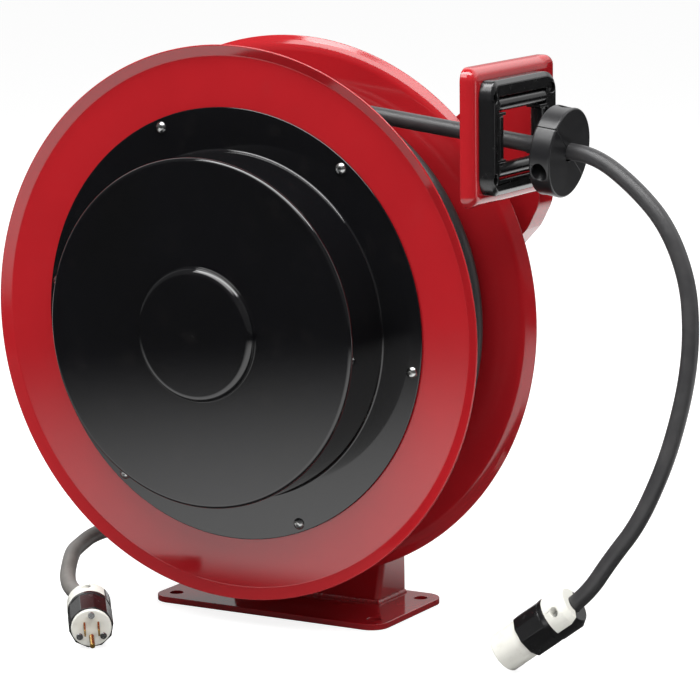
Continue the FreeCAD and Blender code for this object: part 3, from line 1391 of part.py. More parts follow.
set_fitting([plug_face, plug_blades, face_screws], fitting_place(plug_nose, plug_back, 0))
set_fitting([plug_sleeve, plug_clamp, plug_clamp_screws], fitting_place(plug_nose, plug_back, plug_roll))
keep(plug_face, "plug_face")
keep(plug_sleeve, "plug_sleeve")
keep(plug_clamp, "plug_clamp")
keep(plug_blades, "plug_blades")
keep(together("PlugScrews", [face_screws, plug_clamp_screws]), "plug_screws")

# Inlet: gland screwed into the shaft's rear end, and its cord down to the plug

gland_y = shaft_rear_y
gland_thread = 10
gland_flange = 7
gland_length = 24
gland_bore = cord_radius + fit_gap
gland_end_y = gland_y + gland_length
gland = turned("InletGland", [
    (gland_bore, gland_y - gland_thread), (shaft_bore_radius, gland_y - gland_thread),
    (shaft_bore_radius, gland_y),
    (gland_radius + 3, gland_y), (gland_radius + 3, gland_y + gland_flange),
    (gland_radius - 1, gland_y + gland_flange + 2), (gland_radius - 1, gland_end_y - 4),
    (gland_radius - 5, gland_end_y), (gland_bore, gland_end_y)])
keep(gland, "inlet_gland")
gland_mouth = float(gland_y) - gland_thread
plug_entry = plug_nose + plug_back * float(plug_length)
inlet_points = [
    V(0, gland_mouth, axle_z), V(0, gland_mouth + 79, axle_z), V(-22, 200, 268), V(-66, 226, 218),
    V(-116, 212, 166), V(-157, 168, 128), V(-182, 110, 104), V(-197, 48, 88), V(-203, -12, 76), V(-198, -66, 62),
    V(-184, -114, 49), V(-153, -148, 41), plug_entry + plug_back * 20, plug_entry - plug_back * 20]
keep(shaped("InletCord", tube_along("inlet_cord", inlet_points, wire_radius)), "inlet_cord")

# Check and write

doc.recompute()
failed = [item.Name for item in doc.Objects if "Invalid" in item.State or "Error" in item.State]
if failed:
    raise RuntimeError("objects that did not build: " + ", ".join(failed))
for item in parts_made:
    if item.Shape.isNull() or not item.Shape.isValid():
        raise RuntimeError("sub-part is not a valid solid: " + item.Label)
os.makedirs("parts", exist_ok=True)
for item in parts_made:
    item.Shape.exportStep(os.path.join("parts", item.Label + ".step"))
print("%d sub-parts written" % len(parts_made))
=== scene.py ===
"""Spring-driven extension cord reel: finishes, dressed parts, cords, studio and camera on the frame."""
import json
import math

import bmesh
import bpy
from mathutils import Matrix, Vector


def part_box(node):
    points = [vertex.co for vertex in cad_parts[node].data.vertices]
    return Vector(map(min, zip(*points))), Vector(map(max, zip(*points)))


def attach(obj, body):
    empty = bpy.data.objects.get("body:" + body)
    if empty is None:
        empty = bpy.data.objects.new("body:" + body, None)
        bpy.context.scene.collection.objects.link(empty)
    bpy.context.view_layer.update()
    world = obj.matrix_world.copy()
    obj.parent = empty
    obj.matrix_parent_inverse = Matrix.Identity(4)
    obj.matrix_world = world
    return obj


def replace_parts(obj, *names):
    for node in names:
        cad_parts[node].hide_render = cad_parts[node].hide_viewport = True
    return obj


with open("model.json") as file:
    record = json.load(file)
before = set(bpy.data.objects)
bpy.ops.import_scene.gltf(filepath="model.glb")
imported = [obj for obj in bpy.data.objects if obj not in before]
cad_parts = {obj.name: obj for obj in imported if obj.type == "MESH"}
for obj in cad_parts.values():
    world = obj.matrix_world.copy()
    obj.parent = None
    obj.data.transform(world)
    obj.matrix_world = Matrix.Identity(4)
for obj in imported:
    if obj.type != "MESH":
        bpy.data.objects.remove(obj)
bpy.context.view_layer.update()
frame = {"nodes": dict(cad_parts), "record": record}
nodes = frame["nodes"]
slot_of = {part["node"]: part["material_slot"] for part in frame["record"]["subparts"]}
body_of = {node: body for body, names in frame["record"]["behaviour"]["bodies"].items() for node in names}

# Sizes of the reel that the pieces here share, in metres

AXLE = 0.287
MIDDLE_Y = -0.057
CORD = 0.015
OUTER_TURNS = 0.2075
UNDER_TURNS = 0.1923
PITCH = 0.0157
FLANGE_Y = -0.113
LEAVE = math.radians(83.0904)
TAIL = 0.084
GUIDE_X = 0.26
GUIDE_Z = 0.471


class Value:
    """Socket of a node tree; arithmetic on it adds Math nodes."""

    def __init__(self, tree, socket):
        self.tree = tree
        self.socket = socket

    def _math(self, operation, first, second):
        return self.tree.node("ShaderNodeMath", [first, second], operation=operation)

    def __add__(self, other):
        return self._math("ADD", self, other)

    def __radd__(self, other):
        return self._math("ADD", other, self)

    def __sub__(self, other):
        return self._math("SUBTRACT", self, other)

    def __rsub__(self, other):
        return self._math("SUBTRACT", other, self)

    def __mul__(self, other):
        return self._math("MULTIPLY", self, other)

    def __rmul__(self, other):
        return self._math("MULTIPLY", other, self)

    def __truediv__(self, other):
        return self._math("DIVIDE", self, other)

    def __rtruediv__(self, other):
        return self._math("DIVIDE", other, self)

    def __pow__(self, other):
        return self._math("POWER", self, other)

    def at_least(self, other):
        return self._math("MAXIMUM", self, other)


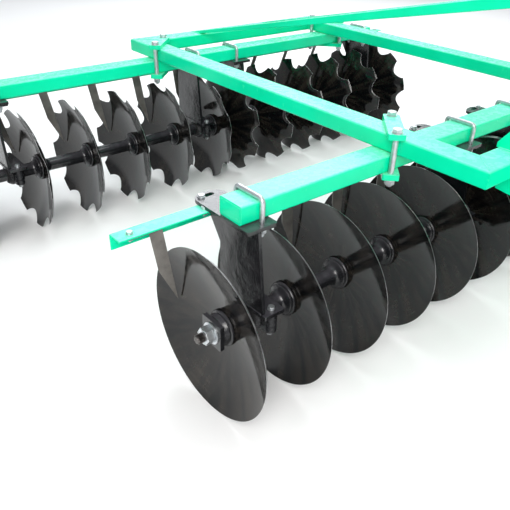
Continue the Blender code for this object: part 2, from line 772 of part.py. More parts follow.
def brace_mesh(name, sign):
    """A stay from the back of the top bracket down to the rear cross member."""
    top_y, foot_z = CHEEK_BACK_Y + GAP, FRAME_TOP + GAP
    high_z = TOP_PIN[1] + 0.020
    low_z = high_z - BRACE_HEIGHT
    front_y, back_y = FRAME_REAR_Y - TUBE_WIDTH + 0.010, FRAME_REAR_Y - 0.012
    top_x = (sign * BRACE_TOP_X, sign * (BRACE_TOP_X + BRACE_WIDTH))
    foot_x = (sign * BRACE_FOOT_X, sign * (BRACE_FOOT_X + BRACE_WIDTH))
    near = [(top_x[0], top_y, low_z), (top_x[1], top_y, low_z)]
    near += [(top_x[1], top_y, high_z), (top_x[0], top_y, high_z)]
    far = [(foot_x[0], front_y, foot_z), (foot_x[1], front_y, foot_z)]
    far += [(foot_x[1], back_y, foot_z), (foot_x[0], back_y, foot_z)]
    return six_sided(name, near, far)


def hitch():
    for side, sign in (("right", -1), ("left", 1)):
        at = Matrix.Translation((sign * LOWER_BALL_X, 0, 0))
        place(f"{side}_lower_hitch", lower_hitch_mesh(f"{side}_lower_hitch"), GREEN_PAINT, at)
        place(f"{side}_mast_upright", upright_mesh(f"{side}_mast_upright", sign), GREEN_PAINT)
        place(f"{side}_mast_brace", brace_mesh(f"{side}_mast_brace", sign), GREEN_PAINT)
    place("top_link_bracket", top_bracket_mesh("top_link_bracket"), GREEN_PAINT)


# ---------------------------------------------------------------- whole machine


def rows():
    gang_beam("front", 0.0, 0.0, FRONT_INNER_RIM)
    gang_beam("rear", REAR_ROW_SHIFT, ROW_DISTANCE, REAR_INNER_RIM)
    for side in ("right", "left"):
        gang(side, "front", 0.0, 0.0, FRONT_INNER_RIM, False)
        gang(side, "rear", REAR_ROW_SHIFT, ROW_DISTANCE, REAR_INNER_RIM, True)


def stand_on_origin():
    """Moves the whole machine so that the centre of its base is the origin."""
    bpy.context.view_layer.update()
    parts = [obj for obj in bpy.context.scene.objects if obj.type == "MESH"]
    corners = [obj.matrix_world @ Vector(corner) for obj in parts for corner in obj.bound_box]
    low = Vector([min(corner[axis] for corner in corners) for axis in range(3)])
    high = Vector([max(corner[axis] for corner in corners) for axis in range(3)])
    shift = Matrix.Translation((-(low.x + high.x) / 2, -(low.y + high.y) / 2, -low.z))
    for obj in parts:
        obj.matrix_world = shift @ obj.matrix_world
    print("origin shift", tuple(round(value, 5) for value in shift.translation))


def main():
    clear_scene()
    rows()
    frame()
    clamps()
    hitch()
    stand_on_origin()


main()
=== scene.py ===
"""Looks of a mounted disc harrow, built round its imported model.

Each sub-assembly is a class. Its fields are its sizes in metres, and its build method makes the
pieces and lets each of them ride on its body. A gang's pieces are made in the gang's own axes: x
runs from the first disc's rim plane towards the middle of the machine, y runs backwards, and z
runs up from the axle.
"""

import json
import logging
from dataclasses import dataclass
from enum import Enum
from math import ceil, cos, pi, radians, sin, sqrt, tau
from typing import Callable, Iterable, Sequence

import bmesh
import bpy
from mathutils import Matrix, Vector, noise


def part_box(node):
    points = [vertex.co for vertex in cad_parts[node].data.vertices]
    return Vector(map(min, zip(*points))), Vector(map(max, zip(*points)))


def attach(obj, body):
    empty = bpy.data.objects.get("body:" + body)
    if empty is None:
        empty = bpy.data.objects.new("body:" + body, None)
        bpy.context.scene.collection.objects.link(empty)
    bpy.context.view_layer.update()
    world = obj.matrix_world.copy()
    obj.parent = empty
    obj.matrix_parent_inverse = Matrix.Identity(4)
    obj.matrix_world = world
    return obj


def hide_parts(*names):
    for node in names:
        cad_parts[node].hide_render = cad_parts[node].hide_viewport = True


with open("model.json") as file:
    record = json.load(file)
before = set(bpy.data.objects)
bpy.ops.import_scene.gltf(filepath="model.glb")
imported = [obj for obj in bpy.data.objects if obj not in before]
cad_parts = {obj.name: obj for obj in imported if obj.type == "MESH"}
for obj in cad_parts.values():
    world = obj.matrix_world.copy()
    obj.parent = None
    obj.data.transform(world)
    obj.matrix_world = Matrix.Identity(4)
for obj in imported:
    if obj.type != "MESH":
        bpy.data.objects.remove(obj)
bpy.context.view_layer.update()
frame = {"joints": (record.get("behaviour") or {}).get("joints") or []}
LOG = logging.getLogger("disc_harrow")
X_AXIS, Y_AXIS, Z_AXIS = Vector((1, 0, 0)), Vector((0, 1, 0)), Vector((0, 0, 1))

# Where two faces meet at more than this, the line between them stays sharp.
SHARP_ANGLE = radians(35)
# The gap between two pieces that rest on each other.
SEAT = 0.0003
# Axes for an outline in y and z: its numbers run along Y and Z, and its thickness along X.
SIDE_VIEW = Matrix(((0, 0, 1, 0), (1, 0, 0, 0), (0, 1, 0, 0), (0, 0, 0, 1)))

Colour = tuple[float, float, float]
Flat = tuple[float, float]
Place = tuple[float, float, float]


# ---------------------------------------------------------------- shader maths


class Wire:
    """A node's output. Arithmetic on it adds Math nodes, so it is for numbers only."""

    def __init__(self, graph: "Graph", socket: bpy.types.NodeSocket) -> None:
        """Keeps the socket and the graph that it belongs to."""
        self.graph = graph
        self.socket = socket

    def __add__(self, other: "Number") -> "Wire":
        """self + other."""
        return self.graph.math("ADD", self, other)

    def __sub__(self, other: "Number") -> "Wire":
        """self - other."""
        return self.graph.math("SUBTRACT", self, other)

    def __mul__(self, other: "Number") -> "Wire":
        """self * other."""
        return self.graph.math("MULTIPLY", self, other)

    def __truediv__(self, other: "Number") -> "Wire":
        """self / other."""
        return self.graph.math("DIVIDE", self, other)

    def __pow__(self, other: "Number") -> "Wire":
        """self raised to other."""
        return self.graph.math("POWER", self, other)

    def __rsub__(self, other: float) -> "Wire":
        """other - self."""
        return self.graph.math("SUBTRACT", other, self)

    def __rtruediv__(self, other: float) -> "Wire":
        """other / self."""
        return self.graph.math("DIVIDE", other, self)

    __radd__ = __add__
    __rmul__ = __mul__


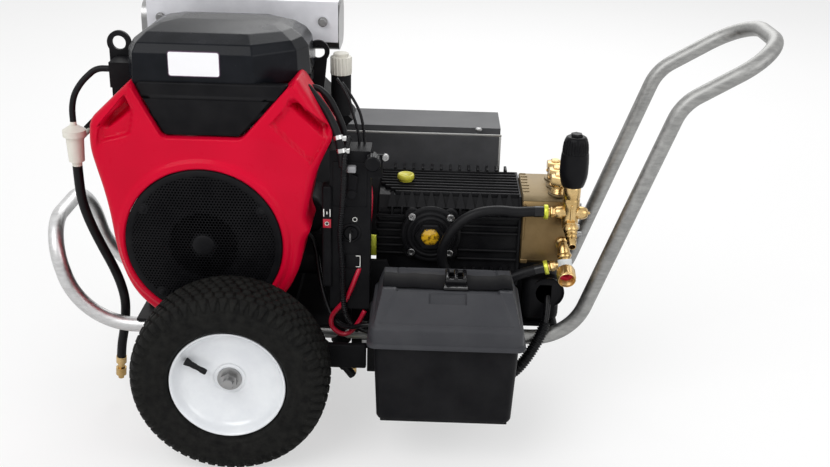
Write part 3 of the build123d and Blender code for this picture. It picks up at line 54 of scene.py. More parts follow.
def nodeBox(name):  # low and high corners of a CAD node, in millimetres from the axle
    low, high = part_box(name)
    shift = np.array([axleX, 0, 0])
    return (np.array(low) - shift) / mm, (np.array(high) - shift) / mm


def linked(name, data):  # a new object at the origin, put into the scene
    made = bpy.data.objects.new(name, data)
    bpy.context.scene.collection.objects.link(made)
    return made


def feed(tree, node, inputs):  # a value is set on its socket, an output socket is linked to it
    for key, value in inputs.items():
        if isinstance(value, bpy.types.NodeSocket):
            tree.links.new(value, node.inputs[key])
        else:
            node.inputs[key].default_value = value


def addNode(tree, kind, inputs, operation=None):  # a shader node with its inputs set or linked
    node = tree.nodes.new("ShaderNode" + kind)
    if operation:
        node.operation = operation
    feed(tree, node, inputs)
    return node


# camera, lamps and world
cameraPlan = {
    "place": (0.04234, -1.76924, 1.03408), "lens": 47.64, "sensor": 36.0,
    "down": 0.3955, "turn": 0.01143, "roll": 0.02696,
}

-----

:: What to produce ::
Extract, word for word, the line containing "Write part 3", the line containing "return made", and every line between them.

:: Full response ::
Write part 3 of the build123d and Blender code for this picture. It picks up at line 54 of scene.py. More parts follow.
def nodeBox(name):  # low and high corners of a CAD node, in millimetres from the axle
    low, high = part_box(name)
    shift = np.array([axleX, 0, 0])
    return (np.array(low) - shift) / mm, (np.array(high) - shift) / mm


def linked(name, data):  # a new object at the origin, put into the scene
    made = bpy.data.objects.new(name, data)
    bpy.context.scene.collection.objects.link(made)
    return made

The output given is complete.